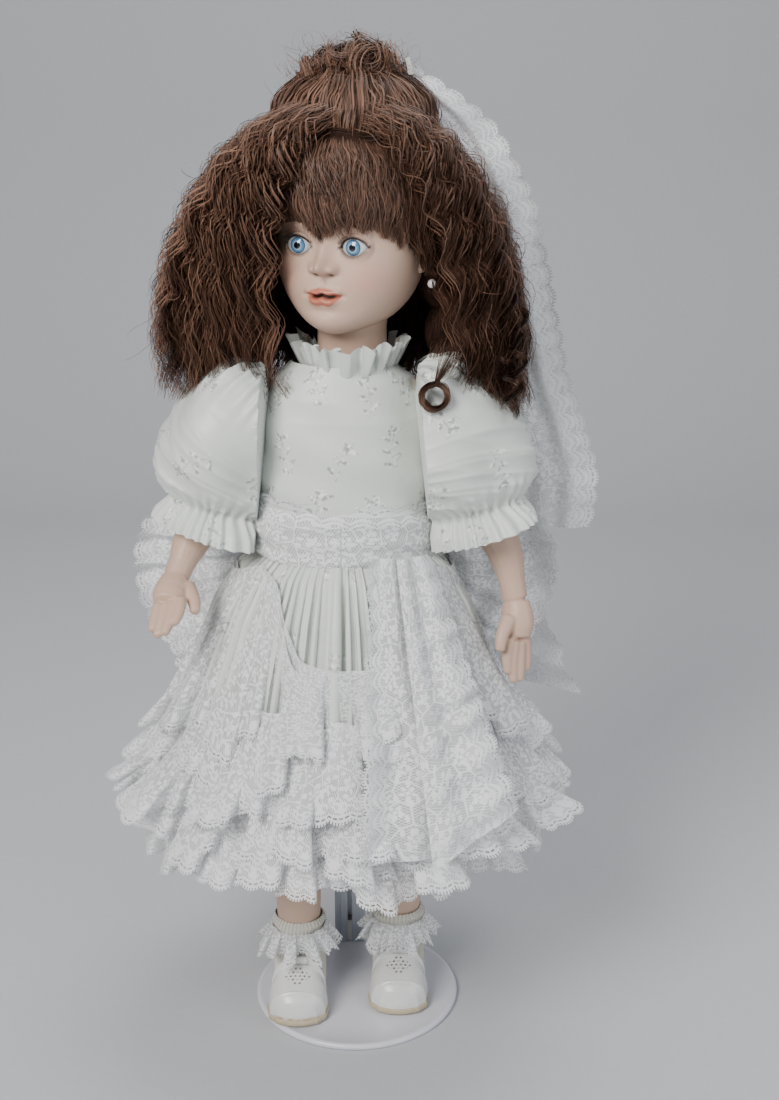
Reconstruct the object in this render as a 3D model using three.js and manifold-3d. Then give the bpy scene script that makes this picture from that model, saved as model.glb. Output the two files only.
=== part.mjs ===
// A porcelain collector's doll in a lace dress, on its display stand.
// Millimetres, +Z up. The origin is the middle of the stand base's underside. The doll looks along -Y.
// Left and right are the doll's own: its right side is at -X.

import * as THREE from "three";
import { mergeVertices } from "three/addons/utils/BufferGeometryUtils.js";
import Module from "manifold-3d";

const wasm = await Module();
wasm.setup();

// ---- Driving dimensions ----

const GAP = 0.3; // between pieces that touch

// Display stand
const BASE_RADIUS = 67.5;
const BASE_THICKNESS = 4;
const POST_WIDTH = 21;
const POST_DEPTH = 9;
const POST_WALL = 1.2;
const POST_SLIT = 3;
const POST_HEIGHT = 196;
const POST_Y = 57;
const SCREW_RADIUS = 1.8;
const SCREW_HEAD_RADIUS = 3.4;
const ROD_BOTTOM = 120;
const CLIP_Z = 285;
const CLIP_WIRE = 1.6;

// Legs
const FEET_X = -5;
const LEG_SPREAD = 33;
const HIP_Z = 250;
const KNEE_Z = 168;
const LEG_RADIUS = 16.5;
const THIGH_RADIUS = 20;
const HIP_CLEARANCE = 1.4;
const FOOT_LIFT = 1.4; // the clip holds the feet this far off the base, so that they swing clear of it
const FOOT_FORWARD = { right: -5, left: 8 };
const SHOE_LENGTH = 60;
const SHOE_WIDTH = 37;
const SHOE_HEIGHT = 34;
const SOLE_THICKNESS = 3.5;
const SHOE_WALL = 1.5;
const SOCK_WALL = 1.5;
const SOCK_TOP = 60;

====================

WHAT YOU SHOULD DO:
Reproduce the complete set of lines precisely as supplied.

REPLY TO THE EXERCISE:
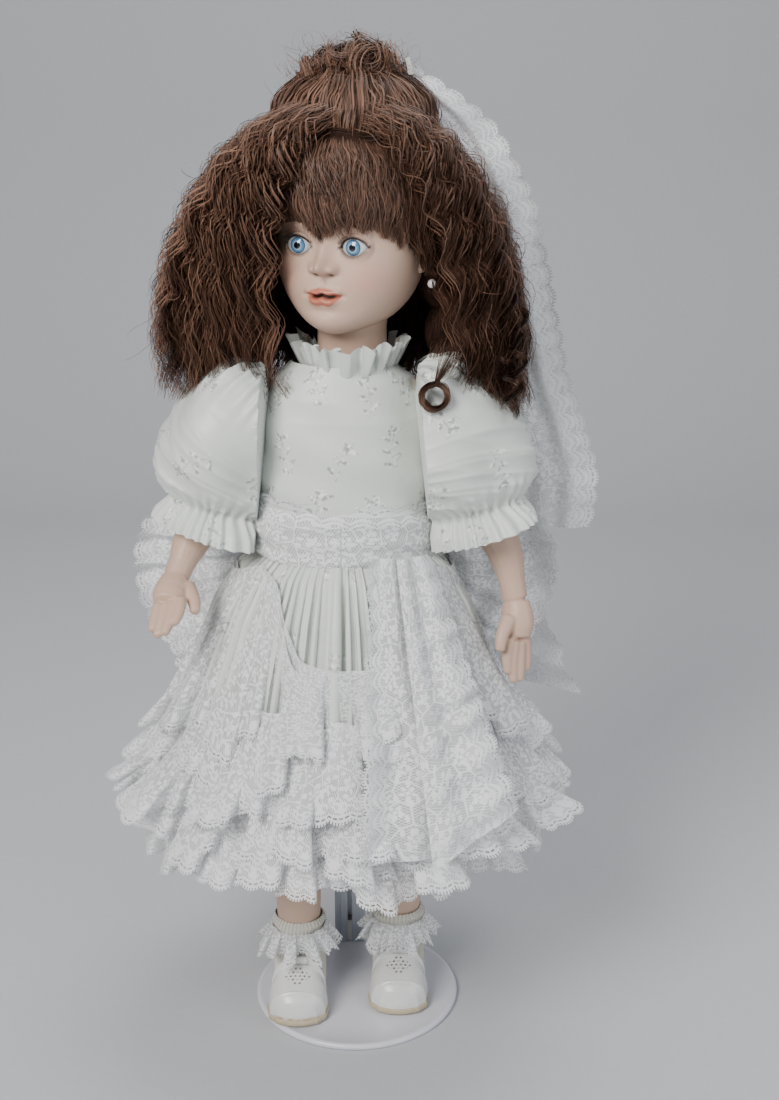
Reconstruct the object in this render as a 3D model using three.js and manifold-3d. Then give the bpy scene script that makes this picture from that model, saved as model.glb. Output the two files only.
=== part.mjs ===
// A porcelain collector's doll in a lace dress, on its display stand.
// Millimetres, +Z up. The origin is the middle of the stand base's underside. The doll looks along -Y.
// Left and right are the doll's own: its right side is at -X.

import * as THREE from "three";
import { mergeVertices } from "three/addons/utils/BufferGeometryUtils.js";
import Module from "manifold-3d";

const wasm = await Module();
wasm.setup();

// ---- Driving dimensions ----

const GAP = 0.3; // between pieces that touch

// Display stand
const BASE_RADIUS = 67.5;
const BASE_THICKNESS = 4;
const POST_WIDTH = 21;
const POST_DEPTH = 9;
const POST_WALL = 1.2;
const POST_SLIT = 3;
const POST_HEIGHT = 196;
const POST_Y = 57;
const SCREW_RADIUS = 1.8;
const SCREW_HEAD_RADIUS = 3.4;
const ROD_BOTTOM = 120;
const CLIP_Z = 285;
const CLIP_WIRE = 1.6;

// Legs
const FEET_X = -5;
const LEG_SPREAD = 33;
const HIP_Z = 250;
const KNEE_Z = 168;
const LEG_RADIUS = 16.5;
const THIGH_RADIUS = 20;
const HIP_CLEARANCE = 1.4;
const FOOT_LIFT = 1.4; // the clip holds the feet this far off the base, so that they swing clear of it
const FOOT_FORWARD = { right: -5, left: 8 };
const SHOE_LENGTH = 60;
const SHOE_WIDTH = 37;
const SHOE_HEIGHT = 34;
const SOLE_THICKNESS = 3.5;
const SHOE_WALL = 1.5;
const SOCK_WALL = 1.5;
const SOCK_TOP = 60;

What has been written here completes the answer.